Step 9: Closing Process
Closing Costs
Expect to pay 2-5% of the home's purchase price in closing costs:
- • Loan origination fees
- • Title insurance
- • Attorney fees
- • Property taxes and insurance
- • Recording fees
Closing Cost Example
Home Price: $300,000
Estimated Closing Costs: $6,000 - $15,000
Down Payment (5%): $15,000
Total Cash Needed: $21,000 - $30,000
First-Time Buyer Mistakes to Avoid
- • Not getting pre-approved: Limits your negotiating power
- • Maxing out your budget: Leave room for unexpected expenses
- • Skipping the inspection: Could cost thousands in repairs later
- • Ignoring location: You can change the house, but not the neighborhood
- • Not shopping around for rates: Even 0.25% difference saves thousands
Calculate Your Mortgage Payment
Use our mortgage calculator to estimate your monthly payments:
Calculate Mortgage PaymentAfter You Buy: First-Year Tips
- • Set up automatic mortgage payments
- • Create a home maintenance fund (1-3% of home value annually)
- • Keep all home-related receipts for tax purposes
- • Consider refinancing if rates drop significantly
- • Review your homeowner's insurance annually
The Bottom Line
Buying your first home is a major milestone that requires careful planning and preparation.
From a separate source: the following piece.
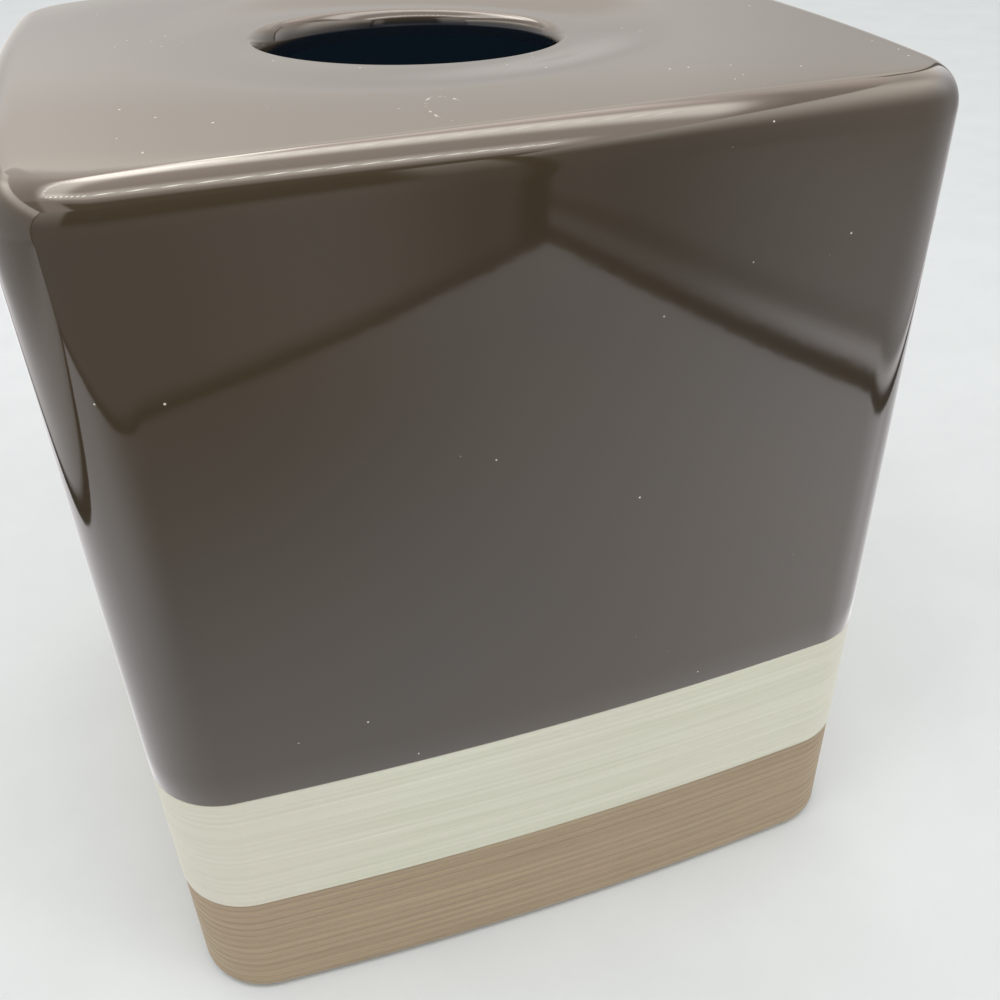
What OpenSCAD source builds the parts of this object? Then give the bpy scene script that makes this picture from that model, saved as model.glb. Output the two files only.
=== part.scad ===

Take your time, do your research, and don't be afraid to ask questions. With the right preparation and professional guidance, you'll be holding the keys to your new home before you know it.
Disclaimer: This article is for educational purposes only. Home buying involves complex financial and legal considerations. Consult with qualified real estate, legal, and financial professionals for advice specific to your situation.